# Game 2: Detroit Pistons (0-1) @ Phoenix Suns (0-1) - 11/2



## Dissonance (Jul 21, 2004)

* When: Friday, 10PMEST/8PMMT/7PMPST
Where: US Airways - Phoenix, AZ
TV: Local or illegal method*
*Previous Game: L 85-87 Vs. Warriors*










@









*_Victory Advisory_*








*Suns have been placed on.....STAYFOCUSED!*​


----------



## Dissonance (Jul 21, 2004)

Here's to 0-2. :cheers:


We should beat these guys.


----------



## Maravilla (Jul 6, 2010)

I hate female announcers for mens sports....


----------



## Maravilla (Jul 6, 2010)

How can you possibly make me miss Scott Williams?


----------



## Maravilla (Jul 6, 2010)

'Well outside the 3 point-charge line' - female announcer on the scola blocking foul.

WTF is a 3 point charge line?


----------



## Basel (Mar 31, 2005)

chilltown said:


> 'Well outside the 3 point-charge line' - female announcer on the scola blocking foul.
> 
> WTF is a 3 point charge line?


:laugh:


----------



## Dissonance (Jul 21, 2004)

Is it bad, I was uninterested in watching this? And it's only game 2.


----------



## Maravilla (Jul 6, 2010)

Dissonance said:


> Is it bad, I was uninterested in watching this? And it's only game 2.


Well we aren't talking must-see-tv here. lol It is the Suns who are bad and the Pistons who just aren't ready yet and will probably be average in the east at best.


I lost interest the moment I heard the female announcer and not Eddie Johnson.
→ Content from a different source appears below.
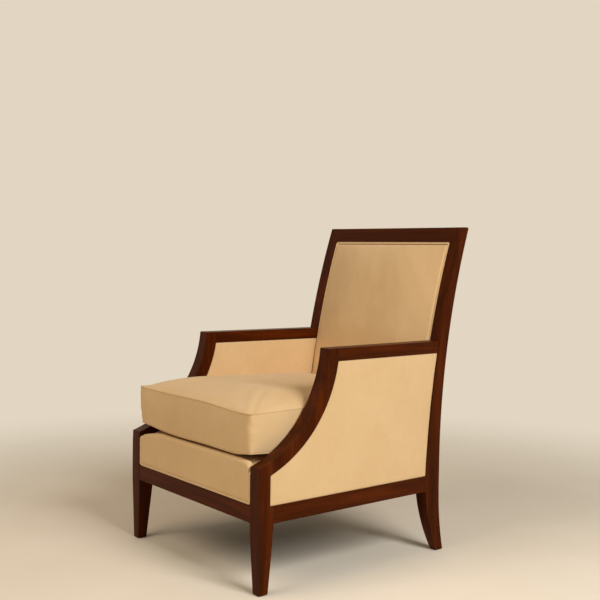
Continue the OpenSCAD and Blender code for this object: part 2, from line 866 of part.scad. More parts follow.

It just bothers me. I may just be sexist in this regard but I dont think so... I just dont see how a woman can offer meaningful insight on a mens sport. :kanyeshrug:


----------



## Maravilla (Jul 6, 2010)

smh Shannon Brown.


----------



## Maravilla (Jul 6, 2010)

Beasley with a little flury at the end of the half. Suns up 54 - 46.


----------



## Dissonance (Jul 21, 2004)

chilltown said:


> Well we aren't talking must-see-tv here. lol It is the Suns who are bad and the Pistons who just aren't ready yet and will probably be average in the east at best.
> 
> 
> I lost interest the moment I heard the female announcer and not Eddie Johnson.
> ...


Pistons did have something to do with it. Also, just sitting through game 1's and how bored I might end up or feel wasted time.


lol who is it?


----------



## Dissonance (Jul 21, 2004)

75-69, Suns 8:50 left. Just started watching.


----------



## Dissonance (Jul 21, 2004)

Brown did something good for once.


----------



## Maravilla (Jul 6, 2010)

I dont even know who it is. First name is colleen...? Like i know I am not even giving her much of a chance, but even if I did... she is still terrible.


----------



## Dissonance (Jul 21, 2004)

Don't look now, Brown's en fuego. 8 pts in 4th.


----------



## Dissonance (Jul 21, 2004)

Brown again.


----------



## Dissonance (Jul 21, 2004)

87-77, Suns 4:12 left.


----------



## Maravilla (Jul 6, 2010)

Nobody ever said Brown can't catch fire.. its the other times. The other 4 out of 5 games that it doesnt happen and everyone knows it but him.


----------



## Dissonance (Jul 21, 2004)

Oh, I know. And yes, he still sucks. 


Can't believe Prince is still on the Pistons.


----------



## Basel (Mar 31, 2005)

I'm glad he's playing well. Go Brown!


----------



## Dissonance (Jul 21, 2004)

Finally, Beasley does something while I'm watching.


----------



## Dissonance (Jul 21, 2004)

Too much passing...


89-84, Suns 25 secs left.


----------



## Dissonance (Jul 21, 2004)

Wow, Goran to Tucker who was under the hoop. 


91-87, Suns 13.7 left.


----------



## Dissonance (Jul 21, 2004)

Smh. Singler 3. 


91-89, Suns 4.2 left.


----------



## Dissonance (Jul 21, 2004)

Telfair 1/2. Failed to put it away. I'm expecting a game tying 3.


92-89, Suns 3.6 left.


----------



## Dissonance (Jul 21, 2004)

Air ball. Suns win


*Suns 92, Pistons 89.* 


Gortat 16/16/3

Dragic 15/10

Beasley 16/7


----------